- [Required work]: Among the entries that follow, the required portion opens with the line containing "The three.js and Blender code for this object continues." and closes with the line containing "return total /". Give that portion again exactly, and nothing else.
** START Stored rows **
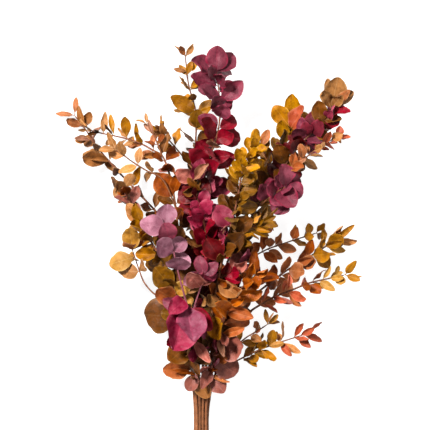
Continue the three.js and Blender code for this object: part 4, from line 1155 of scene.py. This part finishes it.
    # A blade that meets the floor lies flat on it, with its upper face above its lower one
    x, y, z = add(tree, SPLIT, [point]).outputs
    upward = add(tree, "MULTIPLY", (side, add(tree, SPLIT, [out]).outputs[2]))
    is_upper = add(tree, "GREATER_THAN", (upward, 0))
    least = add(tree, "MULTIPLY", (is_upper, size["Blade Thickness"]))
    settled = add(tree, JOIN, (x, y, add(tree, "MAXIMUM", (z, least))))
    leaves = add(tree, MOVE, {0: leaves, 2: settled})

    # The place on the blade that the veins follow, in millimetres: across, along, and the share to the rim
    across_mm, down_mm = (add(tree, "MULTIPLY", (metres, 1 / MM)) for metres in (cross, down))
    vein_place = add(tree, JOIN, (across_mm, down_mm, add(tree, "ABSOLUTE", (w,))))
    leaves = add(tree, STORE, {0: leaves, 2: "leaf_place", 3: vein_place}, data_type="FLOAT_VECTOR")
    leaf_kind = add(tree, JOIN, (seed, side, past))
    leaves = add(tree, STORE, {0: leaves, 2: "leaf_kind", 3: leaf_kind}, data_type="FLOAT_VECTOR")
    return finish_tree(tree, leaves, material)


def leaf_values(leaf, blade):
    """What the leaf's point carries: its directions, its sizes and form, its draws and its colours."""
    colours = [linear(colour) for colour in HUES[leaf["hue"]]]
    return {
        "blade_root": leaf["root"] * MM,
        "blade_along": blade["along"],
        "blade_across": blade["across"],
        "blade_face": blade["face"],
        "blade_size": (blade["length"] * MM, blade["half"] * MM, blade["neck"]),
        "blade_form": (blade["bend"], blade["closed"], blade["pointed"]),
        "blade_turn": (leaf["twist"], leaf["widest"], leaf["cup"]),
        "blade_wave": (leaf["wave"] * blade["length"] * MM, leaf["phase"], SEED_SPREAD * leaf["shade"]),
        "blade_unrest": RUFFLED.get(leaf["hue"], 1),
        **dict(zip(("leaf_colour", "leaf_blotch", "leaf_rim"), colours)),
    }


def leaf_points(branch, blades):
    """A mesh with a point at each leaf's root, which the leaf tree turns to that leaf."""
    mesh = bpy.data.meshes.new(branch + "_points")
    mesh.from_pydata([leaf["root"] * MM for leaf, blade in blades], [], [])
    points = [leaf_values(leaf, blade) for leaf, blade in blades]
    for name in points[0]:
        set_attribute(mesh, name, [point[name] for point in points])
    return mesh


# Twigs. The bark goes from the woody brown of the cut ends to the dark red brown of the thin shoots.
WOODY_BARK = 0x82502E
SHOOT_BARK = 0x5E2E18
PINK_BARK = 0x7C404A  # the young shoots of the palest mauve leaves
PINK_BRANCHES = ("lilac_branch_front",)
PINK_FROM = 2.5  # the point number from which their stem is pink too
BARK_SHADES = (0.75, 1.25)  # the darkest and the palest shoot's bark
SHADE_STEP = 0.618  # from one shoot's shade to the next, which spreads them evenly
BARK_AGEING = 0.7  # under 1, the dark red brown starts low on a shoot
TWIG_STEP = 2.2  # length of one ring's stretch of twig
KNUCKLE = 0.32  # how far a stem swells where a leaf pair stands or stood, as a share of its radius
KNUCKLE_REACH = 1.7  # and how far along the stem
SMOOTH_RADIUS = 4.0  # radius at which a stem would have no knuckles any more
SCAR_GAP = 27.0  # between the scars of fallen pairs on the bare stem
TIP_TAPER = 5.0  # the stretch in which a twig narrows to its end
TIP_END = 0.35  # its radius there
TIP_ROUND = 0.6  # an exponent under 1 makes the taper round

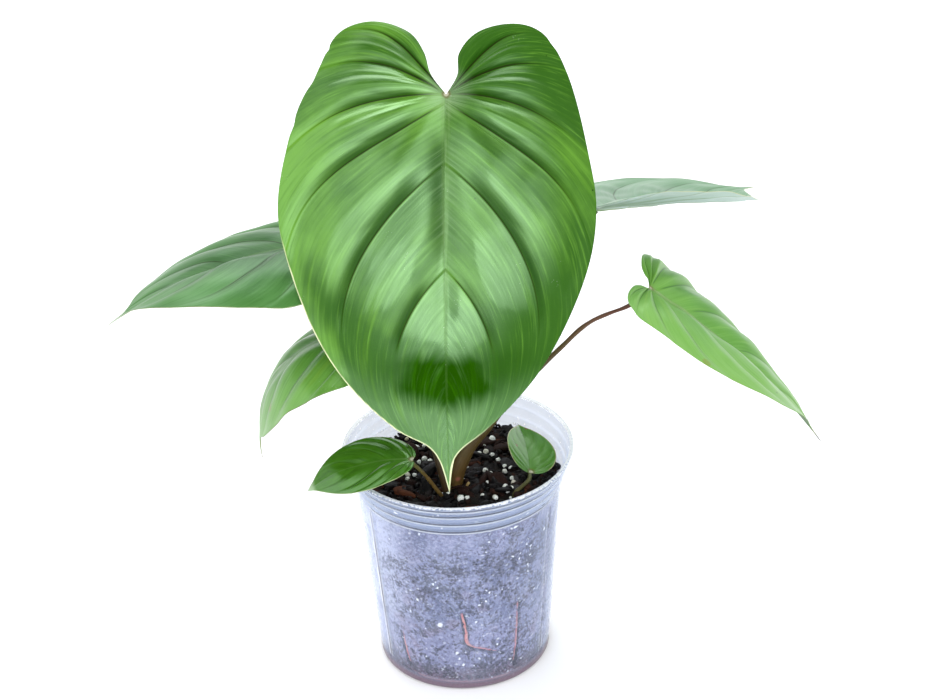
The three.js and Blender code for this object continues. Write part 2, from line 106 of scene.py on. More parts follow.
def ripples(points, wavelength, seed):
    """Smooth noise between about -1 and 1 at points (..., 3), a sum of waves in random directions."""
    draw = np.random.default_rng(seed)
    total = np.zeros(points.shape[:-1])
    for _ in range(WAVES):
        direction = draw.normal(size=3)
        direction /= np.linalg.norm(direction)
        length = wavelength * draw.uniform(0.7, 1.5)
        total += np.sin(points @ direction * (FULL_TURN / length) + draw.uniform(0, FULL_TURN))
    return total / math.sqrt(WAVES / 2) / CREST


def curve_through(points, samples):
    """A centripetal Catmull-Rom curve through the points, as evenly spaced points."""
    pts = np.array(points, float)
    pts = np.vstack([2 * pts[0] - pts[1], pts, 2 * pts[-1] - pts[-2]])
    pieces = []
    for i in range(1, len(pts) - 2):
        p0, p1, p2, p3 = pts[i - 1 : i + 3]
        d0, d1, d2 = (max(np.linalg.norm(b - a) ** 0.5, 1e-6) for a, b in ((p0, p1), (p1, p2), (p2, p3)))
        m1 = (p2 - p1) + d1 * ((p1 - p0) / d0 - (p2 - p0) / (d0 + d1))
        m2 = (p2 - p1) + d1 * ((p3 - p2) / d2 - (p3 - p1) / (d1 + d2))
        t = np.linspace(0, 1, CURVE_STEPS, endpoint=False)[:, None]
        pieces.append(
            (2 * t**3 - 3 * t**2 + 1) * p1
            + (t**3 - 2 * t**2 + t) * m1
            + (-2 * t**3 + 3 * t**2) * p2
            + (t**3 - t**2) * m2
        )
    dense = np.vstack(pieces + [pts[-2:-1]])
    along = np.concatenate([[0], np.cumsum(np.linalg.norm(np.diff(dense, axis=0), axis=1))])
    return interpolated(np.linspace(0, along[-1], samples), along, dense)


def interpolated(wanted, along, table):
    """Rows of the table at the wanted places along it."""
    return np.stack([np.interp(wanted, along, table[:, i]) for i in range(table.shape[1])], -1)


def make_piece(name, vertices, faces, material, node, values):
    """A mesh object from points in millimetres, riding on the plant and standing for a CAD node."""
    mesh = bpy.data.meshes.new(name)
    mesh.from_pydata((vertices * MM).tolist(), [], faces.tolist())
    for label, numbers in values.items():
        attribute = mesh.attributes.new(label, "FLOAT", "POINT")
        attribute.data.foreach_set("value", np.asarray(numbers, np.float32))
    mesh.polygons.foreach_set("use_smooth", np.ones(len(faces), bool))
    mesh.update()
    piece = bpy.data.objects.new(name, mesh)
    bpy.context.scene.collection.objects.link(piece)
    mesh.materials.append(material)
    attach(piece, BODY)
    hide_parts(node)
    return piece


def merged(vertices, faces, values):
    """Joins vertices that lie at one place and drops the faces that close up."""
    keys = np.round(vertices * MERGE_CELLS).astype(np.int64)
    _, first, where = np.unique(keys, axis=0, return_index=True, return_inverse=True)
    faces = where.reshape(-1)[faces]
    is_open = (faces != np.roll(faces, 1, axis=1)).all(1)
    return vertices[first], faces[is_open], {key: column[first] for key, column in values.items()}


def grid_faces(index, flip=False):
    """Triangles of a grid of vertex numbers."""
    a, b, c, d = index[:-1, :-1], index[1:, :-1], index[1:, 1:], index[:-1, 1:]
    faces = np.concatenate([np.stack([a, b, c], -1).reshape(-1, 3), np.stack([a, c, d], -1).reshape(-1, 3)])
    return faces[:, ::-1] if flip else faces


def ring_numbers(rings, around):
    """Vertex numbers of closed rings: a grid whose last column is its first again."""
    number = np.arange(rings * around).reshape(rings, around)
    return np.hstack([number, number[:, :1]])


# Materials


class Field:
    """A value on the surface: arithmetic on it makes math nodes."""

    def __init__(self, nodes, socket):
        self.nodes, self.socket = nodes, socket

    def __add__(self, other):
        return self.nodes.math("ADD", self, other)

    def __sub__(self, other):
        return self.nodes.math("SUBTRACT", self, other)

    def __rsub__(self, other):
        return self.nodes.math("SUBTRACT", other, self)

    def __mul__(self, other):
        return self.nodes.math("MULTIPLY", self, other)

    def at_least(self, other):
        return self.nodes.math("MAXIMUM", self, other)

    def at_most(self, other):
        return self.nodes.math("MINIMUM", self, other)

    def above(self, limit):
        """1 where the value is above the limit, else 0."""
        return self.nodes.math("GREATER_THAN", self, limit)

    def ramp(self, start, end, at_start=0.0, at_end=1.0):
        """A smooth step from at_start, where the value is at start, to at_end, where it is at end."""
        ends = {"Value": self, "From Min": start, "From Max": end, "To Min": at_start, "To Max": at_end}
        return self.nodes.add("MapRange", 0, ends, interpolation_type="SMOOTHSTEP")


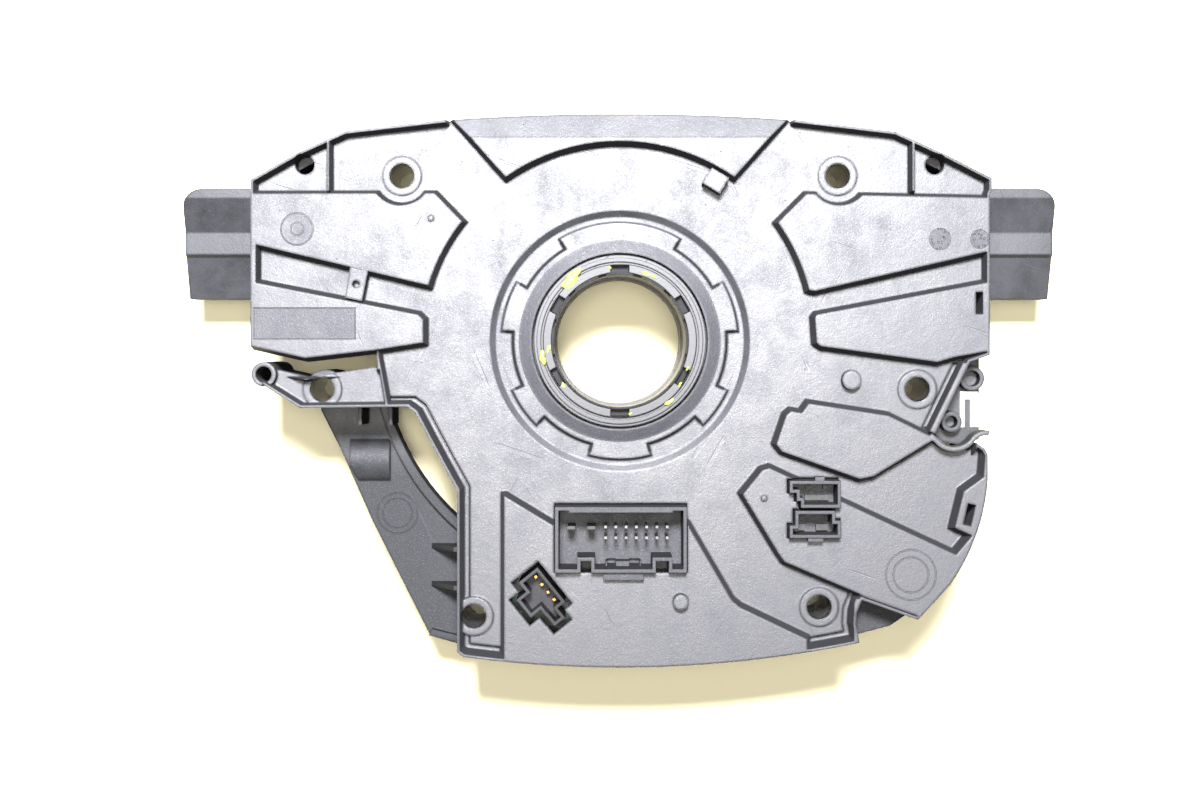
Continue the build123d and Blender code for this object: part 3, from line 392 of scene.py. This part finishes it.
** END Stored rows **
- [Complete response]:
The three.js and Blender code for this object continues. Write part 2, from line 106 of scene.py on. More parts follow.
def ripples(points, wavelength, seed):
    """Smooth noise between about -1 and 1 at points (..., 3), a sum of waves in random directions."""
    draw = np.random.default_rng(seed)
    total = np.zeros(points.shape[:-1])
    for _ in range(WAVES):
        direction = draw.normal(size=3)
        direction /= np.linalg.norm(direction)
        length = wavelength * draw.uniform(0.7, 1.5)
        total += np.sin(points @ direction * (FULL_TURN / length) + draw.uniform(0, FULL_TURN))
    return total / math.sqrt(WAVES / 2) / CREST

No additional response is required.